STOCKHOLM — As Europe grapples with near-record temperatures and sustained drought, Sweden has become the latest nation to confront a wave of wildfires as far north as the Arctic Circle, prompting authorities to evacuate some villages and to appeal for help from neighboring Norway and distant Italy.
There were no immediate reports of any deaths or injuries, but the intensity of the fires and the extreme weather conditions earlier in the year have prompted anguished debate among some Swedes who have described the conflagrations in apocalyptic terms and linked them to global warming.
“It’s very, very dry in most of Sweden,” Jonas Olsson, a hydrologist at the Swedish Meteorological and Hydrological Institute, said Thursday. “The flows in the rivers and lakes are exceptionally low, except in the very northern part of the country. We have water shortages.”

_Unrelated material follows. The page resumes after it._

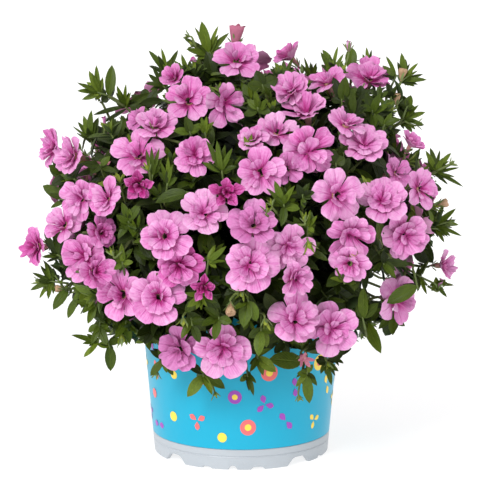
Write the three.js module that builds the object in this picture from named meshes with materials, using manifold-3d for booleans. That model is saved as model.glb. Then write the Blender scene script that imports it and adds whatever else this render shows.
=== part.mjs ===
// A potted double calibrachoa: a thin-walled pot on four feet with a printed sleeve, potting soil,
// one branching plant body, leafy shoots and double blooms spread over a wide dome of foliage.
// Millimetres, +Z up. The origin is the middle of the circle that the pot's feet stand on, and
// the front of the plant faces -Y.

import * as THREE from 'three';
import * as BufferGeometryUtils from 'three/addons/utils/BufferGeometryUtils.js';
import Module from 'manifold-3d';

const wasm = await Module();
wasm.setup();

// ---- driving dimensions -------------------------------------------------------------------

const GAP = 0.3; // clearance between pieces that rest on each other

const FOOT_RADIUS = 55.2; // outside of the feet at the ground
const TAPER = 0.0876; // growth of the outside radius per millimetre of height
const POT_HEIGHT = 104;
const POT_WALL = 1.5;
const RIM_HEIGHT = 6;
const RIM_PROUD = 1.6; // how far the rim stands out past the sleeve
const FLOOR_UNDERSIDE = 7;
const FLOOR_THICKNESS = 1.6;
const BAND_SEAM = 8.7; // height of the fine groove in the band under the sleeve
const SKIRT_WALL = 2.8;
const FEET = 4;
const FIRST_GAP = 41.25; // azimuth of the first gap between two feet
const GAP_BETWEEN_FEET = [18.4, 8.8, 5]; // width at the ground, width at the top, height
const SLEEVE_BOTTOM = 12.9;
const SLEEVE_THICKNESS = 0.4;
const SOIL_TOP = 94;
const AROUND_POT = 40; // facets around the pot, sleeve and soil

const DOME_CENTRE = new THREE.Vector3(0, 0, 150);
const DOME_REACH = 128; // from the axis to the faces of the widest blooms
const DOME_RISE = 104; // from the dome's centre up to the faces of the top blooms

const STEM_END_RADIUS = 0.9;
const STEM_MAIN_RADIUS = 1.8;
const CROWN_RADIUS = 6;

const TUBE_SHARE = 1.05; // length of a bloom's tube for each millimetre of its radius
const SHOOT_LENGTH = 27;
const LEAF_LENGTH = 19;
const LEAF_WIDTH = 7;
const LEAF_THICKNESS = 1;

// Notches in the feet: azimuth, width at the ground, width at the top, height.
const NOTCHES = [
  [-22.7, 6.4, 3.6, 1.2],
  [-5.3, 5.8, 2.6, 2.4],
  [11, 9, 5.6, 1.6],
  [64, 7, 4, 1.4],
];

// Blooms on the front: azimuth from the front towards +X and height angle from the dome's
// centre, diameter, then the azimuth and the height angle that the bloom faces. A last number
// is the bloom's place as a share of the way out to the dome, where that isn't 1.
const FRONT_BLOOMS = [
  [3, -4, 34, 0, 10],
  [22, 33, 34, 10, 15],
  [30, -30, 33, 10, 10],
  [-6, -39, 34, 0, -4],
  [-24, -17, 34, -5, 10],
  [-34, 31, 32, -10, 35],
  [6, 26, 30, 0, 13],
  [98, 53, 30, 14, 51, 1.06],
  [-6, 79, 29, 0, 42],
  [-24, 53, 30, -7, 34],
  [50, 1, 31, 16, 0],
  [-83, -9, 25, -50, 5, 1.03],
  [82, -15, 19, 58, 8, 1.04],
  [-90, 24, 25, -58, 20, 1.02],
  [-58, 4, 26, -35, 30],
  [-20, 5, 31, -5, 22],
  [31, 3, 31, 10, -12],
  [-47, -6, 31, -26, 5, 1.01],
  [55, -23, 31, 44, 0],
  [56, 61, 26, -50, 62],
  [44, 34, 30, 15, 45],
  [-14, 31, 27, 0, 20],
  [116, 75, 21, -69, 50],
  [61, 15, 26, 45, 18, 1.02],
  [26, 58, 26, -30, 38],
  [-65, 26, 28, -55, 14],
  [-45, 63, 17, -35, 36],
  [71, 30, 17, 60, 56],
];

// Rings of blooms on the back: height angle, number of blooms, first and last azimuth.
const BACK_RINGS = [
  [-22, 4, 118, 242],
  [9, 4, 112, 248],
  [38, 3, 138, 222],
  [64, 1, 176, 176],
];
const BACK_BLOOM_DIAMETER = 32;

// Leafy shoots: azimuth and height angle of the foot of the shoot, its place as a share of the
// way out to the dome, then the height angle of the direction that it grows in.
const SHOOTS = [
  [-120, 79, 0.9, 78],
  [-96, 64, 0.81, 66],
  [-93, 45, 0.98, 58],
  [120, 52, 0.94, 72],
  [93, 41, 1.0, 45],
  [88, 10, 0.845, 20],
  [86, -4, 0.845, 0],
  [-88, 10, 0.85, 16],
  [-80, -20, 0.88, -14],
  [-65, -42, 0.9, -56],
  [-24, -46, 0.93, -66],
  [28, -46, 0.93, -62],
  [66, -41, 0.9, -50],
  [180, 14, 0.84, 14],
  [150, -6, 0.84, 4],
  [212, -8, 0.84, 2],
];

// Forks where the branches part: radius from the axis, height, number around, first azimuth.
const FORK_RINGS = [
  [68, 124, 7, 0],
  [58, 154, 6, 28],
  [34, 186, 4, 40],
];

// ---- helpers --------------------------------------------------------------------------------

const degrees = THREE.MathUtils.degToRad;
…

Rainfall was only around a seventh of the normal amount — the lowest since record-keeping began in the late 19th century, he said.
“It has been a very strange year,” Olsson added, referring to the swing from thick snow in winter, to a sudden warming in May to “very big” spring floods. “Surely, it’s an unusual situation. It is in line with what we would expect from a global warming perspective that we would see these extremes.”
Last year, parts of Europe sweltered under a heat wave that residents in France, Italy, and Spain called “Lucifer.” Deadly fires swept Portugal and Spain. But unusually this year, fires have consumed forests and moorland in huge swathes of land in parts of Europe that are much less accustomed to them.
The Swedish newspaper Dagens Nyheter said that some 49 fires were burning in many parts of the country, including in central counties and in Swedish Lapland, inside the Arctic Circle, threatening forests near the tourist center of Jokkmokk.
In Dalarna County, 100 firefighters and military personnel were battling two blazes with the help of helicopters, said Johan Szymanski, a rescue leader with a local fire brigade there. One blaze near Salen, in the middle of the county, covered more than 1,200 acres. A second fire in the north is about 4 miles long and 3.7 miles wide.
That blaze was in a military zone where artillery is tested, which presented added challenges.
“There’s a lot of ammunition in the terrain that can explode in the fire, but we can’t access it,” Szymanski said. “We have to be 800 meters away from the dangerous areas. So it’s very hard to get into the area to put out the fire.”
“Right now, we are holding three of four firewalls,” he added. “But it is growing a bit every day.”
Italy has sent two planes to Sweden to dump water on the blazes, which firefighters said could spread. Norway — which itself was hit by wildfires last week, some of them caused by lightning strikes — has supplied six helicopters to support the effort.